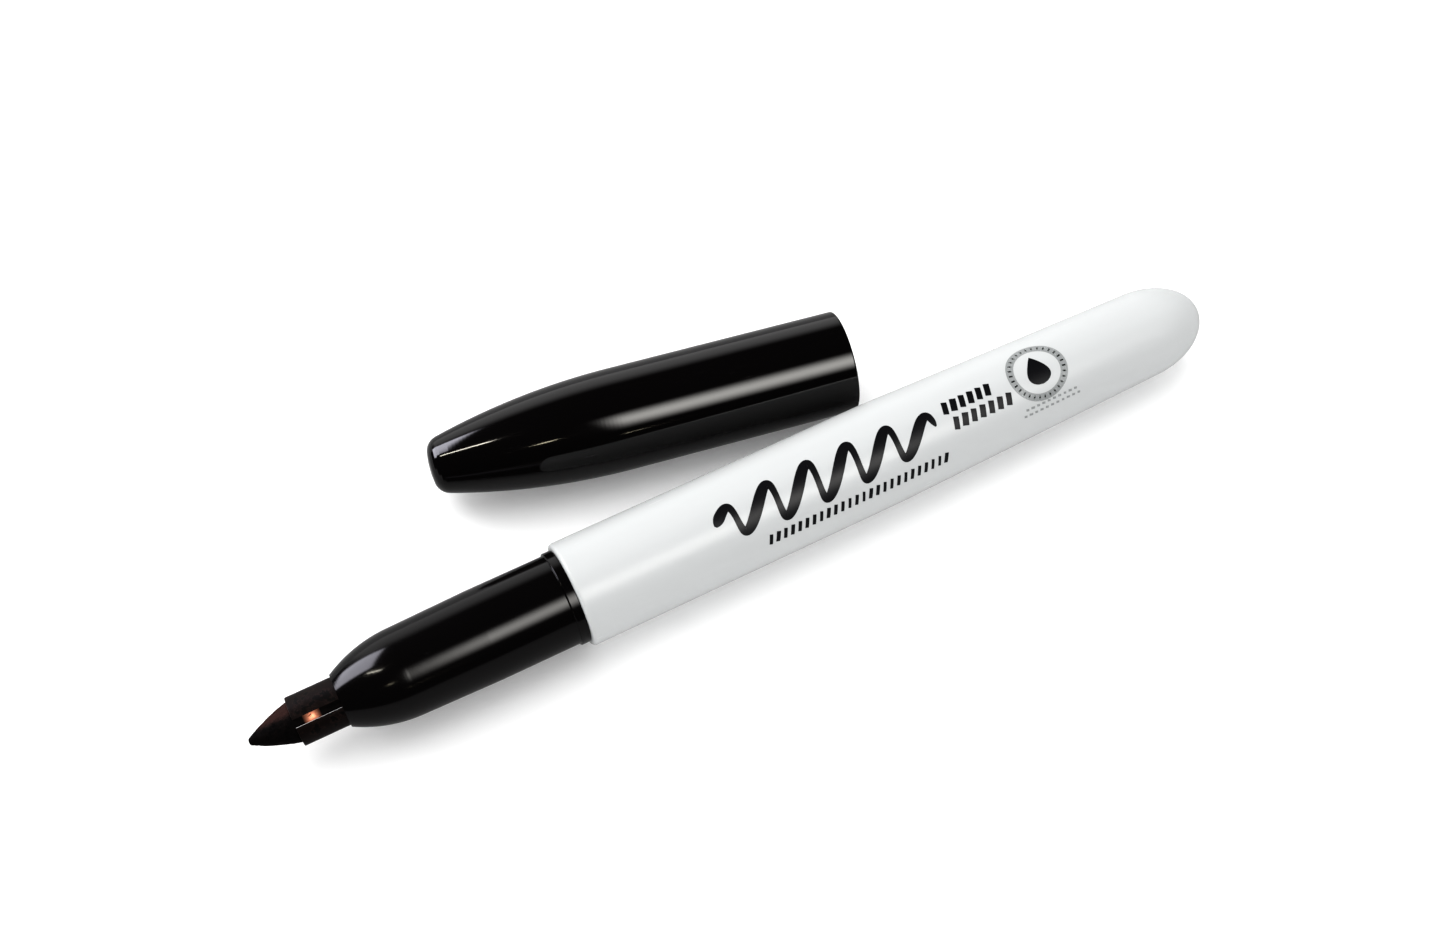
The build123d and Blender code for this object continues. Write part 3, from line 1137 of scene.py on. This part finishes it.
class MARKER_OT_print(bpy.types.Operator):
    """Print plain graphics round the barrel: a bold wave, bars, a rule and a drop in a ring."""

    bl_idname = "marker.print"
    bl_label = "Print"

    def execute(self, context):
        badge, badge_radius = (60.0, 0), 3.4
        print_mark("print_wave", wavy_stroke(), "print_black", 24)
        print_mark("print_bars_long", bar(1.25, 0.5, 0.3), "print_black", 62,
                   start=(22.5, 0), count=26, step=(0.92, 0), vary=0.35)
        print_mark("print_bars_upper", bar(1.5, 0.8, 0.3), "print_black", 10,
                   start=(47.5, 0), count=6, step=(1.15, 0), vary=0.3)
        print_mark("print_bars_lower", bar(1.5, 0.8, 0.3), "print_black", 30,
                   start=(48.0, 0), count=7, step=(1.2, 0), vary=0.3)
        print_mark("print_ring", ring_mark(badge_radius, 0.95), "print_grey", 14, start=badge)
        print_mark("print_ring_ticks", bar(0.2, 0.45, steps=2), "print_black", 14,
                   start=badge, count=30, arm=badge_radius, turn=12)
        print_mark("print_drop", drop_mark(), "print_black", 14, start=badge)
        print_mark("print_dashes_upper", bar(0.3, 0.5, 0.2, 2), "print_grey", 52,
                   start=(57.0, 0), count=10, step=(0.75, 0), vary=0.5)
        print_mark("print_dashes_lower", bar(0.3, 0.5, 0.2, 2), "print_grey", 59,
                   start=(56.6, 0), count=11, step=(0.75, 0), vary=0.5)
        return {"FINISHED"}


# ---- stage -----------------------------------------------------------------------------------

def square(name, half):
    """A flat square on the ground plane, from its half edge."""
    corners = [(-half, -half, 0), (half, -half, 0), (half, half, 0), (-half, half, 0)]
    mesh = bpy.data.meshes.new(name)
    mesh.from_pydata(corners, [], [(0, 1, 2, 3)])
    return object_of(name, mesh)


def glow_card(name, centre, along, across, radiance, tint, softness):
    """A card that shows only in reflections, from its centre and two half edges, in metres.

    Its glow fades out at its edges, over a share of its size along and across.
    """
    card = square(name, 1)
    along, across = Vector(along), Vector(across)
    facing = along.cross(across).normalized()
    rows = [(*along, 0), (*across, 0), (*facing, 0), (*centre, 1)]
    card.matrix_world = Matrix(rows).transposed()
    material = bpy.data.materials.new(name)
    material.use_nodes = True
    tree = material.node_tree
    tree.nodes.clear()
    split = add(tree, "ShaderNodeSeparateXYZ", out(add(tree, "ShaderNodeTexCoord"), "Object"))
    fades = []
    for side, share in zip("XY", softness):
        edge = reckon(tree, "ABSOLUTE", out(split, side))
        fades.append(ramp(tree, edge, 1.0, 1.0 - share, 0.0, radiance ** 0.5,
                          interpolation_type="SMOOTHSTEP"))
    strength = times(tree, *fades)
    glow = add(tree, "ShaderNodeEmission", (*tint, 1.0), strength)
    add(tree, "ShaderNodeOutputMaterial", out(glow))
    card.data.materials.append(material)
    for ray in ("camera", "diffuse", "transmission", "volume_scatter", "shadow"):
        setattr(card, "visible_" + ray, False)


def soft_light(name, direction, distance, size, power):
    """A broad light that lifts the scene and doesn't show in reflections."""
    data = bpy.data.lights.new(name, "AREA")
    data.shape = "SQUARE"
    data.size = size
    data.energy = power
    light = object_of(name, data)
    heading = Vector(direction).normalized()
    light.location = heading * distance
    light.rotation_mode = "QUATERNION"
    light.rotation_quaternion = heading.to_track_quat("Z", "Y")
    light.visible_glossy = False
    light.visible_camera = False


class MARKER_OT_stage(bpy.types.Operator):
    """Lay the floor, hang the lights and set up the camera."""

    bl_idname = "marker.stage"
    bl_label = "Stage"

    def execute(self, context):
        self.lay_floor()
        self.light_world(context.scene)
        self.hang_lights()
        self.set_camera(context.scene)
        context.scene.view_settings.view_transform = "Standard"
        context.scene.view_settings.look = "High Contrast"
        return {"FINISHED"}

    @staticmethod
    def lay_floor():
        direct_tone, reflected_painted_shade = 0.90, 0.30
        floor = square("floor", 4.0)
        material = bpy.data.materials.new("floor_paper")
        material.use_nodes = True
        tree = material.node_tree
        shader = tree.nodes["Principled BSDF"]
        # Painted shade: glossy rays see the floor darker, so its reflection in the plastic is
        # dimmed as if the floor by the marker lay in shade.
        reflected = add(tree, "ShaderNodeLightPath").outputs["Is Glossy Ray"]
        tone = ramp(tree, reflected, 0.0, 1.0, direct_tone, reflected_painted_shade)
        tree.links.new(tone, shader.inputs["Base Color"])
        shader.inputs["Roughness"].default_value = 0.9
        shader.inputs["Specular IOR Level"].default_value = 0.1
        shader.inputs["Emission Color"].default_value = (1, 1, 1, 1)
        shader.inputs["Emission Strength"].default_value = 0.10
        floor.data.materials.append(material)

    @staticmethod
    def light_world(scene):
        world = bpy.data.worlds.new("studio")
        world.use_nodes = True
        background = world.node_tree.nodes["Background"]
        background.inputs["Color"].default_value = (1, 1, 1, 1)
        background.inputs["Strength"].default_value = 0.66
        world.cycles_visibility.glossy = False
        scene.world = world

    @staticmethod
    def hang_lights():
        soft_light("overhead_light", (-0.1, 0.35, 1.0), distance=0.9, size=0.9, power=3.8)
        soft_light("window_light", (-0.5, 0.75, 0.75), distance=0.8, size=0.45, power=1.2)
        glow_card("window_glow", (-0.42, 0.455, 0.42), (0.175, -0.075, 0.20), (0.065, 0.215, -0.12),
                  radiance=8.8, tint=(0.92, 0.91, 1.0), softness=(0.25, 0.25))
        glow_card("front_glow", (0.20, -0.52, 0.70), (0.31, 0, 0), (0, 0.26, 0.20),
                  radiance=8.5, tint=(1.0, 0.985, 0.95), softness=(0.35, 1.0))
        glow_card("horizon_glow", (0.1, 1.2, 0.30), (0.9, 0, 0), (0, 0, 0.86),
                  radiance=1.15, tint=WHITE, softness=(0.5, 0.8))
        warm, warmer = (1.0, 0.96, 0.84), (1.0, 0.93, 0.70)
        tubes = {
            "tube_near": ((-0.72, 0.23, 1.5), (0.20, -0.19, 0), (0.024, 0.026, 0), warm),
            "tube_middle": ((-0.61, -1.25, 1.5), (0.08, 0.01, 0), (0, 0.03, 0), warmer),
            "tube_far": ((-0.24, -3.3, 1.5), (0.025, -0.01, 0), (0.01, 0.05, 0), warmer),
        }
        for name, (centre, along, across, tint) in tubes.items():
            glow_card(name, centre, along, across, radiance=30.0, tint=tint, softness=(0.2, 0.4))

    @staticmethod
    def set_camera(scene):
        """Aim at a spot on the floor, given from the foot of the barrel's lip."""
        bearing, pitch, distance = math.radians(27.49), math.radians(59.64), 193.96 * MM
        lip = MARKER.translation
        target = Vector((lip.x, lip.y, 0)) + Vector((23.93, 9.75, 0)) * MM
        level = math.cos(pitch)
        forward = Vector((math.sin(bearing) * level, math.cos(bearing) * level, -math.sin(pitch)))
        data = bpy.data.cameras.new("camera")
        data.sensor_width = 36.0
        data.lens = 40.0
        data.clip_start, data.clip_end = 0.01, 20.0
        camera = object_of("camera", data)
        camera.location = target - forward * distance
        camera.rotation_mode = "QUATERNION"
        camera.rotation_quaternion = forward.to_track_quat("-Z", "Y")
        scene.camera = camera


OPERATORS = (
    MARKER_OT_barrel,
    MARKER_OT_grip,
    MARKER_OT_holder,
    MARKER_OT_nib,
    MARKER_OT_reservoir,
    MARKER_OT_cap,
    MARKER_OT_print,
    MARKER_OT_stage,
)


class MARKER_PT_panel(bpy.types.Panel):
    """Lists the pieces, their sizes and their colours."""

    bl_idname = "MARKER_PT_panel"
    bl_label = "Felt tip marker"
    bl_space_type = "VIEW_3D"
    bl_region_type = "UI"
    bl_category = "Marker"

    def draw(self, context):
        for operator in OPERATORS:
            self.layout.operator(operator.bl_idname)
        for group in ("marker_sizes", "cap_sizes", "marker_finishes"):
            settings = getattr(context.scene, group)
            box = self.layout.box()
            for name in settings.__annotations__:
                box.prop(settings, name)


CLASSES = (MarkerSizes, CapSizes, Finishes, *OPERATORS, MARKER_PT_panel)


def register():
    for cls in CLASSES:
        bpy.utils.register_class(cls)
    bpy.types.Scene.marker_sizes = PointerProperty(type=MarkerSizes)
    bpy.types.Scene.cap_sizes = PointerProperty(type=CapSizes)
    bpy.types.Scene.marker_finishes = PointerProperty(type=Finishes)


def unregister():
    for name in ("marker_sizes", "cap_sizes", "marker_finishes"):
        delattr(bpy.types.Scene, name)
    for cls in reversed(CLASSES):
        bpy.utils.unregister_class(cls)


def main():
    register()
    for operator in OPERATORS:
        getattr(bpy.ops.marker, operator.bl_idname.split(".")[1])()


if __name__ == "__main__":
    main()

+++

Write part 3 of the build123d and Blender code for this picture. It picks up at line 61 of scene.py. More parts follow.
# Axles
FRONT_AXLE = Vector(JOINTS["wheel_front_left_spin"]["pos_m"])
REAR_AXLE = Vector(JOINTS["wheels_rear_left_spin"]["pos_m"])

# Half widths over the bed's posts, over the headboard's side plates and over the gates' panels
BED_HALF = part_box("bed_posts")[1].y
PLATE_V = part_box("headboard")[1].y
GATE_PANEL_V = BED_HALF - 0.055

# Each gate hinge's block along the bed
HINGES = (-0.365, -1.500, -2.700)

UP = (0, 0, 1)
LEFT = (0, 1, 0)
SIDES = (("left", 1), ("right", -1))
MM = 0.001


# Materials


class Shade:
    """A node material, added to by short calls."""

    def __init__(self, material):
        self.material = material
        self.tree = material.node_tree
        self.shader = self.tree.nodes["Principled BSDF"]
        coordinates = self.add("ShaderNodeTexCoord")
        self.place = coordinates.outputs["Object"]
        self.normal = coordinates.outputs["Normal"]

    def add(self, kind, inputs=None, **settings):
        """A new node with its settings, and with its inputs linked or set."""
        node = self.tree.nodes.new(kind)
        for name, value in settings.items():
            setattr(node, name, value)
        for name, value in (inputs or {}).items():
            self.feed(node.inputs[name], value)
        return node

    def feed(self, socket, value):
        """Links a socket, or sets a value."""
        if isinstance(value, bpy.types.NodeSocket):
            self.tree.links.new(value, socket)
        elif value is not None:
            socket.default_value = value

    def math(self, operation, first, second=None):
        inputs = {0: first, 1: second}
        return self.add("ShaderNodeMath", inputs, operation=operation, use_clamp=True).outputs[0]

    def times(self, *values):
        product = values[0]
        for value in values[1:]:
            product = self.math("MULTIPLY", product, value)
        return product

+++

WORK REQUIRED:
Exactly the lines from the line with "The build123d and Blender code for this object" to the line with "return object_of(name, mesh)", both included, are to be extracted, and no others.

TASK RESPONSE:
The build123d and Blender code for this object continues. Write part 3, from line 1137 of scene.py on. This part finishes it.
class MARKER_OT_print(bpy.types.Operator):
    """Print plain graphics round the barrel: a bold wave, bars, a rule and a drop in a ring."""

    bl_idname = "marker.print"
    bl_label = "Print"

    def execute(self, context):
        badge, badge_radius = (60.0, 0), 3.4
        print_mark("print_wave", wavy_stroke(), "print_black", 24)
        print_mark("print_bars_long", bar(1.25, 0.5, 0.3), "print_black", 62,
                   start=(22.5, 0), count=26, step=(0.92, 0), vary=0.35)
        print_mark("print_bars_upper", bar(1.5, 0.8, 0.3), "print_black", 10,
                   start=(47.5, 0), count=6, step=(1.15, 0), vary=0.3)
        print_mark("print_bars_lower", bar(1.5, 0.8, 0.3), "print_black", 30,
                   start=(48.0, 0), count=7, step=(1.2, 0), vary=0.3)
        print_mark("print_ring", ring_mark(badge_radius, 0.95), "print_grey", 14, start=badge)
        print_mark("print_ring_ticks", bar(0.2, 0.45, steps=2), "print_black", 14,
                   start=badge, count=30, arm=badge_radius, turn=12)
        print_mark("print_drop", drop_mark(), "print_black", 14, start=badge)
        print_mark("print_dashes_upper", bar(0.3, 0.5, 0.2, 2), "print_grey", 52,
                   start=(57.0, 0), count=10, step=(0.75, 0), vary=0.5)
        print_mark("print_dashes_lower", bar(0.3, 0.5, 0.2, 2), "print_grey", 59,
                   start=(56.6, 0), count=11, step=(0.75, 0), vary=0.5)
        return {"FINISHED"}


# ---- stage -----------------------------------------------------------------------------------

def square(name, half):
    """A flat square on the ground plane, from its half edge."""
    corners = [(-half, -half, 0), (half, -half, 0), (half, half, 0), (-half, half, 0)]
    mesh = bpy.data.meshes.new(name)
    mesh.from_pydata(corners, [], [(0, 1, 2, 3)])
    return object_of(name, mesh)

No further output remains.